As declarações do comissário
(uma espécie de ministro) foram
feitas ao abrir seminário sobre a
política comercial européia para
um grupo de jornalistas do G20, o
conglomerado de países em desenvolvimento criado por iniciativa de Brasil e Índia, justamente
para pressionar por uma abertura
do setor agrícola no países ricos.
A tese que o Itamaraty mais difunde é simples: enquanto em
manufaturas e serviços houve forte liberalização desde a Rodada
Uruguai, o ciclo anterior de negociações encerrado em 1994, a agricultura segue superprotegida. A
UE reserva 45% de seu Orçamento de US$ 156 bilhões para a área
agrícola, o que dá US$ 70 bilhões.
A frase de Mandelson foi dita
justamente em resposta à pergunta da Folha sobre a tese do Itamaraty, pergunta cortada pela resposta em uma só frase: "There will
be no free ride" (na Rodada Doha). Ainda que a resposta seja a
clássica tática negociadora de
pressionar os parceiros a melhorar suas ofertas, é um mau sinal:
faltam só dois meses para a Conferência Ministerial de Hong
Kong, destinada justamente a dar
um salto nas negociações. Se o jogo ainda está nesse nível, fica difícil alcançar um acordo substancial na reunião ministerial, a máxima instância da Organização
Mundial do Comércio.
Tanto é assim que Mandelson já
reduz a importância do encontro
de dezembro: "Hong Kong não é
o ponto de chegada [da Rodada
Doha], que será em 2006, para poder ser posta em vigor em 2007".

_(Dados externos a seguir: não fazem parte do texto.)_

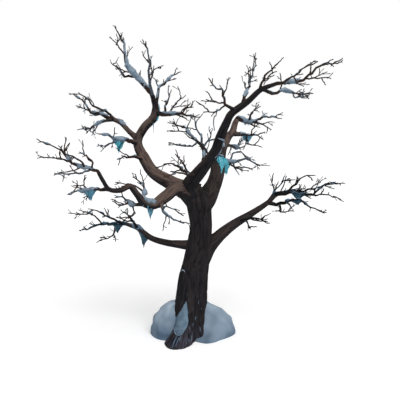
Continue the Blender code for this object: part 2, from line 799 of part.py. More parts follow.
def finish(piece, name, material, shop, smooth_to=None):
    """Name a piece, give it its material and move it to the tree's collection."""
    shop.bench.objects.unlink(piece)
    shop.tree.objects.link(piece)
    piece.name = name
    piece.data.name = name
    piece.data.materials.clear()
    piece.data.materials.append(material)
    if smooth_to is not None:
        piece.data.shade_smooth()
        piece.data.set_sharp_from_angle(angle=math.radians(smooth_to))


# ---------------------------------------------------------------- trunk and mound


def trunk_radius(heading, height, radius):
    """The trunk's radius on a heading, with its flutes and the flare of its roots."""
    flute = math.cos(FLUTES * math.radians(heading) + FLUTE_TWIST * height)
    total = radius * (1 + FLUTE_DEPTH * flute)
    for root, reach, sharpness in ROOTS:
        ridge = max(0.0, math.cos(math.radians(heading - root))) ** sharpness
        total += reach * ridge * math.exp(-height / ROOT_FALL)
    return total


def loft(name, rings, cap, shop):
    """A closed mesh through level rings of equal count, with a pole on top where cap is given."""
    mesh = bpy.data.meshes.new(name)
    sides = len(rings[0])
    verts = [v for ring in rings for v in ring] + [cap]
    faces = [tuple(reversed(range(sides)))]
    for level in range(len(rings) - 1):
        for i in range(sides):
            j = (i + 1) % sides
            low, high = level * sides, (level + 1) * sides
            faces.append((low + i, low + j, high + j, high + i))
    top = (len(rings) - 1) * sides
    faces += [(top + i, top + (i + 1) % sides, len(verts) - 1) for i in range(sides)]
    mesh.from_pydata(verts, [], faces)
    weld(mesh)
    return make_object(name, mesh, shop.bench)


def make_trunk(name, line, margin, depth, shop):
    """The trunk's loft from its foot to the fork, grown outwards by a margin and down by a depth."""
    rings = []
    for height in TRUNK_LEVELS:
        centre, radius = level_of(line, height)
        ring = []
        for i in range(TRUNK_SIDES):
            heading = 360 * i / TRUNK_SIDES
            out = trunk_radius(heading, height, radius) + margin
            ring.append(centre + direction(heading, 0) * out)
        rings.append(ring)
    if depth:
        rings.insert(0, [point - Vector((0, 0, depth)) for point in rings[0]])
    top, _ = level_of(line, FORK_TOP)
    return loft(name, rings, Vector((top.x, top.y, FORK_TOP + margin)), shop)


def level_of(line, height):
    """The middle and radius of the trunk at a height."""
    heights = [p.z for p in line.points]
    columns = ([p.x for p in line.points], [p.y for p in line.points], line.radii)
    x, y, radius = (float(np.interp(height, heights, column)) for column in columns)
    return Vector((x, y, height)), radius


def mound_point(heading, rise):
    """A point of the mound's surface on a heading, at a rise in radians from its rim to its top."""
    headings, reaches, shares = zip(*MOUND_RIM)
    reach = float(np.interp(heading, headings, reaches, period=360))
    share = float(np.interp(heading, headings, shares, period=360))
    to_right = math.cos(math.radians(heading))
    out = reach * math.cos(rise) ** (MOUND_SLOPE + MOUND_SLOPE_SWAY * to_right)
    up = MOUND_HEIGHT * share * math.sin(rise) ** (MOUND_SHOULDER + MOUND_SHOULDER_SWAY * to_right)
    return direction(heading, 0) * out + Vector((0, 0, up))


def make_mound(line, shop):
    """The drift of snow heaped round the foot, cut clear of the trunk."""
    rings = []
    for level in range(MOUND_RINGS):
        rise = math.radians(90 * level / MOUND_RINGS)
        rings.append([mound_point(360 * i / MOUND_SIDES, rise) for i in range(MOUND_SIDES)])
    mound = loft("mound", rings, Vector((0, 0, MOUND_HEIGHT * 0.5)), shop)
    apply_boolean(mound, [make_trunk("mound_cutter", line, GAP, CUTTER_DEPTH, shop)], "DIFFERENCE")
    return mound


# ---------------------------------------------------------------- snow and ice


def snow_line(line, cover):
    """The line of a bank of snow that lies on top of a limb."""
    points, radii = [], []
    for step in range(SNOW_STEPS + 1):
        s = step / SNOW_STEPS
        point, way, radius = line.share(cover.start + (cover.end - cover.start) * s)
        bulge = cover.size * (0.35 + 0.65 * math.sin(math.pi * s) ** 0.6)
        up = (Vector((0, 0, 1)) - way * way.z * 0.8).normalized()
        points.append(point + up * (SNOW_RISE * radius - SNOW_SINK * bulge))
        radii.append(bulge)
    return Line(points, radii)


def icicle_lines(line, cover):
    """The lines of a row of icicles that hang from a limb."""
    icicles = []
    for i in range(cover.count):
        s = (i + 0.5) / cover.count
        point, _, radius = line.share(cover.start + (cover.end - cover.start) * s)
        length = cover.size * (1 - 0.45 * abs(2 * s - 1)) + radius
        half = ICICLE_THICKNESS / 2 * (0.7 + 0.3 * length / 0.4)
        down = Vector((0, 0, -1))
        icicles.append(Line([point, point + down * length], [half, ICICLE_POINT]))
    return icicles


def parent_of(name):
    """The limb that a bough or a mass grows from."""
    return (BOUGHS.get(name) or MASSES.get(name)).parent


def children_of(parent, growths):
    """The names of the boughs and masses that leave a limb's side."""
    return [name for name, growth in growths.items() if growth.collar and parent_of(name) == parent]


def clear_cutters(name, covers_limb, lines, growths, shop):
    """Tubes of a limb, of its parent and of what leaves its side, wider by the clearance."""
    cut = [growths[covers_limb].limb]
    parent = BOUGHS[covers_limb].parent
    if parent in growths:
        cut.append(growths[parent].limb)
    wider = [Line(line.points, [r + SNOW_GAP for r in line.radii]) for line in cut]
    for child in children_of(covers_limb, growths):
        line = lines[child]
        wider.append(Line(line.points, [r / FLAT_SHARE + SNOW_GAP for r in line.radii]))
    return sweep(name + "_cutter", wider, BOUGH_SIDES, shop)


# ---------------------------------------------------------------- the tree


def make_material(name, colour, roughness):
    """A plain surface with a colour and a roughness."""
    material = bpy.data.materials.new(name)
    material.use_nodes = True
    shader = material.node_tree.nodes["Principled BSDF"]
    shader.inputs["Base Color"].default_value = (*colour, 1)
    shader.inputs["Roughness"].default_value = roughness
    shader.inputs["Metallic"].default_value = 0.0
    return material


def plan_tree():
    """Every line of the tree, each limb's growth, and each mass's leaders and twigs."""
    lines = {"trunk": trunk_line()}
    growths = grow_boughs(lines)
    growths.update(grow_stems(lines))
    room = Room()
    room.take("trunk", lines["trunk"])
    for name, growth in growths.items():
        room.take(name, growth.limb)
        if growth.collar:
            room.take(parent_of(name), growth.collar)
    for name, mass in MASSES.items():
        for share, legs in mass.leaders:
            room.take(name, leader_line(lines[name], share, legs))
    for name, cover in BOUGH_SNOW.items():
        room.take(name, snow_line(growths[cover.limb].limb, cover))
    for name, cover in BOUGH_ICE.items():
        for icicle in icicle_lines(growths[cover.limb].limb, cover):
            room.take(name, icicle)
    for cover in STEM_SNOW:
        room.take(cover.limb, snow_line(growths[cover.limb].limb, cover))
    for cover in STEM_ICE:
        for icicle in icicle_lines(growths[cover.limb].limb, cover):
            room.take(cover.limb, icicle)
    masses = {}
    for name in MASSES:
        leaders, twigs = grow_mass(name, growths[name].limb, lines[name], room)
        masses[name] = (leaders, twigs)
        for line in twigs:
            room.take(name, line)
    return lines, growths, masses


def collars_on(parent, growths, shop):
    """The stubs that a limb carries for the limbs and stems that leave its side."""
    stubs = [growths[child].collar for child in children_of(parent, growths)]
    return sweep(parent + "_collar", stubs, BOUGH_SIDES, shop)


def make_mass(name, growth, leaders, twigs, shop):
    """One mass: its stem with leaders, twigs, snow and ice fused on."""
    stem = sweep(name, [growth.limb], STEM_SIDES, shop)[0]
    added = sweep(name + "_leader", leaders, STEM_SIDES, shop)
    added += sweep(name + "_twig", twigs, TWIG_SIDES, shop)
    snow = [snow_line(growth.limb, cover) for cover in STEM_SNOW if cover.limb == name]
    added += sweep(name + "_snow", snow, SNOW_SIDES, shop)
    for cover in STEM_ICE:
        if cover.limb == name:
            added += sweep(name + "_ice", icicle_lines(growth.limb, cover), ICICLE_SIDES, shop)
    apply_boolean(stem, added, "UNION")
    return stem


def main():
    """Clear the scene and make the tree."""
    for thing in list(bpy.data.objects):
        bpy.data.objects.remove(thing)
    tree = bpy.data.collections.new("bare_winter_tree")
    bench = bpy.data.collections.new("bench")
    for collection in (tree, bench):
        bpy.context.scene.collection.children.link(collection)
    shop = Shop(bench, tree, triangle_profile(bench))
    bark = make_material("bark", BARK, 0.9)
    twig_bark = make_material("twig_bark", TWIG_BARK, 0.85)
    snow = make_material("snow", SNOW, 0.7)
    ice = make_material("ice", ICE, 0.15)

    lines, growths, masses = plan_tree()
    trunk = make_trunk("trunk_body", lines["trunk"], 0.0, 0.0, shop)
    apply_boolean(trunk, collars_on("trunk", growths, shop), "UNION")
    finish(trunk, "trunk", bark, shop, 50)
    for name in BOUGHS:
        limb = sweep(name, [growths[name].limb], BOUGH_SIDES, shop)[0]
        apply_boolean(limb, collars_on(name, growths, shop), "UNION")
        finish(limb, name, bark, shop, 50)
    for name, (leaders, twigs) in masses.items():
        mass = make_mass(name, growths[name], leaders, twigs, shop)
        finish(mass, name, twig_bark, shop)
    for name, cover in BOUGH_SNOW.items():
        bank = sweep(name, [snow_line(growths[cover.limb].limb, cover)], SNOW_SIDES, shop)[0]
        apply_boolean(bank, clear_cutters(name, cover.limb, lines, growths, shop), "DIFFERENCE")
        finish(bank, name, snow, shop, 60)
    for name, cover in BOUGH_ICE.items():
        icicles = sweep(name, icicle_lines(growths[cover.limb].limb, cover), ICICLE_SIDES, shop)
        apply_boolean(icicles[0], icicles[1:], "UNION")
        apply_boolean(icicles[0], clear_cutters(name, cover.limb, lines, growths, shop), "DIFFERENCE")
        finish(icicles[0], name, ice, shop)
    finish(make_mound(lines["trunk"], shop), "snow_mound", snow, shop, 60)
    bpy.data.objects.remove(shop.profile)
    bpy.data.collections.remove(bench)


main()
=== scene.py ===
"""A bare winter tree: bark with its relief, twigs, packed snow and ice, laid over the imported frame.

Metres, +Z up, the origin in the middle of the flat cut under the trunk, +X to the right and +Y to
the back. A heading is in degrees from +X round to +Y, and a climb in degrees above level. Every
limb and stem is a walk of short legs, each (heading, climb, length), as in the solid model.
"""

import functools
import json
import math
import random
from typing import NamedTuple

import bpy
import numpy as np
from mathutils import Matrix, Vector, noise

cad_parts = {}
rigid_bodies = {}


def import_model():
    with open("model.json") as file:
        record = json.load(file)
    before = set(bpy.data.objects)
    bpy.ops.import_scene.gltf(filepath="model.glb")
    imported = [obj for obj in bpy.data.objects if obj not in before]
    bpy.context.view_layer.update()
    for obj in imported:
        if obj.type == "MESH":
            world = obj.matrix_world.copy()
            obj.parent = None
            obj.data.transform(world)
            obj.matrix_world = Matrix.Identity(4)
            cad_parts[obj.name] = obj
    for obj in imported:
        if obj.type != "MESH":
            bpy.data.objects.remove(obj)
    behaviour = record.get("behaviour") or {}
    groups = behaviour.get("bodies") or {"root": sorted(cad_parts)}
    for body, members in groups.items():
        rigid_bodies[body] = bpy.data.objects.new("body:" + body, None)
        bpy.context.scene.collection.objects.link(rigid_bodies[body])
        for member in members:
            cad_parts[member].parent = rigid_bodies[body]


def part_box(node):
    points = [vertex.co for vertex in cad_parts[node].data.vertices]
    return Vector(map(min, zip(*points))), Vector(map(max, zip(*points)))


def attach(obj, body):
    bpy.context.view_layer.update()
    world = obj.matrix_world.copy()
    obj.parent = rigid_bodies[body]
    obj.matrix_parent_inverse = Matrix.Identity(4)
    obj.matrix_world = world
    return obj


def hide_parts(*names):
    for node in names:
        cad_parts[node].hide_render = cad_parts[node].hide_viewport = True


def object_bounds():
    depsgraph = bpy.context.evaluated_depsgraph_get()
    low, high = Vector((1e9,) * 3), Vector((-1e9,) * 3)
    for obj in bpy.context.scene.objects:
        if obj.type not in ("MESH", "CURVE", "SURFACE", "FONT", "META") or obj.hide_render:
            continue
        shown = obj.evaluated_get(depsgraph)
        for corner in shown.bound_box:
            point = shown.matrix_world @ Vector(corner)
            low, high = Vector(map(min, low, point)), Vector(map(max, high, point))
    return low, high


bl_info = {
    "name": "Bare Winter Tree",
    "version": (1, 0, 0),
    "blender": (4, 5, 0),
    "location": "3D View > Sidebar > Winter Tree",
    "description": "Bark, twigs, snow and ice for a bare winter tree",
    "category": "Object",
}

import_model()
CAD_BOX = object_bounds()
BODY = "root"

# ---------------------------------------------------------------- sizes shared with the solids

# The gap between pieces, the least square of a run, the shortest run, and how near points merge.
GAP, LEAST_SQUARE, SHORTEST_RUN, WELD = 0.0003, 0.00001, 0.000001, 0.00002
UP = Vector((0, 0, 1))
# Trunk: thickness at the ground, its walk up to the fork, and its thickness at each leg's end.
TRUNK_FOOT = 0.68
TRUNK_LEGS = ((0, 88, 0.70), (0, 85, 0.55), (0, 79, 0.55), (0, 83, 0.50), (180, 84, 0.40), (180, 82, 0.27))
TRUNK_THICKNESS = (0.63, 0.58, 0.50, 0.44, 0.50, 0.52)
FORK_TOP = 2.97
SHOULDER_DROP = 0.12
FLUTES, FLUTE_DEPTH, FLUTE_TWIST = 7, 0.035, 1.1
# Roots of the flare: heading, how far the toe stands out of the trunk, sharpness of its ridge.
ROOTS = (
    (234, 0.44, 30),
    (250, 0.42, 40),
    (266, 0.46, 30),
    (300, 0.14, 14),
    (345, 0.16, 10),
    (45, 0.26, 10),
    (110, 0.22, 10),
    (165, 0.18, 10),
    (205, 0.16, 12),
)
ROOT_FALL = 0.24
LEG_STEPS = 2
LEAD_IN, LEAD_IN_SHARE = 1.0, 0.4
COLLAR_MARGIN = 0.03

# Twigs: spacing along a stem, length, and how they fork, kink, lift and thin.
TWIG_SPACING = 0.3
TWIG_LENGTH = 0.38
TWIG_START, TWIG_END = 0.16, 0.97
TWIG_FORK, SUB_TWIG_FORK = (28, 60), (35, 65)
TWIG_KINK = 24
TWIG_LIFT = 0.18
TURN, TURN_SWAY = 137.5, 30
TWIG_SPREAD, TWIG_LOSS = (0.65, 1.25), 0.45
LEADER_TWIG_START = 0.25
SUB_TWIG_SHARE = 0.28
TIP_THICKNESS = 0.017
LEADER_SHARE = 0.72
TWIG_SHARE = 0.55
TWIG_CLEARANCE = 0.006
TEST_STEP = 0.02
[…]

Refere-se a 2007 por ser o ano
em que vence a TPA (Trade Promotion Authority, uma autorização do Congresso dos EUA para
que o Executivo negocie acordos
comerciais para a Casa apenas
aprová-los ou vetá-los depois em
bloco, sem poder emendá-los).
Sem a TPA, o poder negociador
dos EUA, a principal máquina
econômica do planeta, ficaria bastante prejudicado. O que faltou
dizer é que o prazo para a conclusão das negociações da Rodada
Doha era 2005. Passou sem sombra de acordo, depois do estrepitoso fracasso da Conferência Ministerial de Cancún, há dois anos.

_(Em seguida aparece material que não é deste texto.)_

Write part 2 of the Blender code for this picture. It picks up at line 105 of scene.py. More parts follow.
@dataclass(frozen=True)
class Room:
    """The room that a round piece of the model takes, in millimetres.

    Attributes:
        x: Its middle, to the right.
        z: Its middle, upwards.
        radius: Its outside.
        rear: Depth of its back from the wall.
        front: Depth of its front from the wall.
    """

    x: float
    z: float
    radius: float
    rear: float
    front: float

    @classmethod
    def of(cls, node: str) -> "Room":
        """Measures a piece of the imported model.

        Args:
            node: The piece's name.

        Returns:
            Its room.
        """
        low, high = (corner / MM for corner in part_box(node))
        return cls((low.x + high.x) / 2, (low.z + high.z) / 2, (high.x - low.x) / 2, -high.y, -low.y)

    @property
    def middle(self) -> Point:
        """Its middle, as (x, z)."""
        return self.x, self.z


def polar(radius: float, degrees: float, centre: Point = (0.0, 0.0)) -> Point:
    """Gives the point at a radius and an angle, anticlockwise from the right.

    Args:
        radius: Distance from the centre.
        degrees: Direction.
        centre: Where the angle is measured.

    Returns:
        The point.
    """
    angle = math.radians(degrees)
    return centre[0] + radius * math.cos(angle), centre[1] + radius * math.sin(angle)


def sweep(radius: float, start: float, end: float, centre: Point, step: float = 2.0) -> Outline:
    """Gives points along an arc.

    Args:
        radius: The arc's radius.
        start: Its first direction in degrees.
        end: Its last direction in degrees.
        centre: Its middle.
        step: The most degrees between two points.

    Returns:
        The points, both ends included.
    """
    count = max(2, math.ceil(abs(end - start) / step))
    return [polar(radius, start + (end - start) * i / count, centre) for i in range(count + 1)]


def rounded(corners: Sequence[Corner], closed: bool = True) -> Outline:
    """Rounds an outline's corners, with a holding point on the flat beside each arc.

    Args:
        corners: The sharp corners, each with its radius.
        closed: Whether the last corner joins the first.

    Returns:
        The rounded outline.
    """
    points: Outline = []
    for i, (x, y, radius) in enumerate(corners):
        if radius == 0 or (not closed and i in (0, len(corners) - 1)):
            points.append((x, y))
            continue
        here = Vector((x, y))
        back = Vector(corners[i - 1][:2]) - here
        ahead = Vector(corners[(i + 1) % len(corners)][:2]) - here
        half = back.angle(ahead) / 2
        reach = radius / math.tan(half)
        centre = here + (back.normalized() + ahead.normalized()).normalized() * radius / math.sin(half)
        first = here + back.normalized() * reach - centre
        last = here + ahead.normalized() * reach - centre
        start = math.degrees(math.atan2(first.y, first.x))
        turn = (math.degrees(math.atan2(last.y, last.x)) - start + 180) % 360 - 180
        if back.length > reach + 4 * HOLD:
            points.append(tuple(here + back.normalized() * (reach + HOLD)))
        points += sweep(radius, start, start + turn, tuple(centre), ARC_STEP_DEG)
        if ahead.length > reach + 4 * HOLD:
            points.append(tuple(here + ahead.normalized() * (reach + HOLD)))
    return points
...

O que os europeus pedem do
Brasil, na área de serviços, é mais
abertura nas áreas financeira, de
telecomunicações e transporte
marítimo, demanda aliás que está
também sobre a mesa na negociação União Européia/Mercosul,
igualmente estancada.
O Brasil já abriu consideravelmente o setor de serviços, mas há
travas legais que assustam investidores europeus. Caso dos bancos,
para os quais vigora ainda cláusula constitucional que exige que o
presidente da República dê aval
para a instalação de um banco estrangeiro no país ou para a ampliação de seus negócios. As autorizações pedidas não foram negadas, mas fica sempre a hipótese de
vetos presidenciais no futuro.
Já na área de investimentos, a
demanda européia é pelo chamado tratamento nacional. Ou seja,
o capital estrangeiro quer ser tratado, no Brasil, exatamente como
o capital nacional.
Para fechar o círculo de pressões, a Comissão Européia, o braço executivo do conglomerado
antecipa que a negociação agrícola será feita só no âmbito da Rodada Doha, não no birregional, ou
seja, entre UE e Mercosul. Se não
haverá "passeio grátis" na Rodada Doha, tampouco haverá, por
extensão, entre europeus e o Mercosul, emperrando outra negociação comercial importante.
O jornalista Clóvis Rossi viajou a convite da Comissão Européia.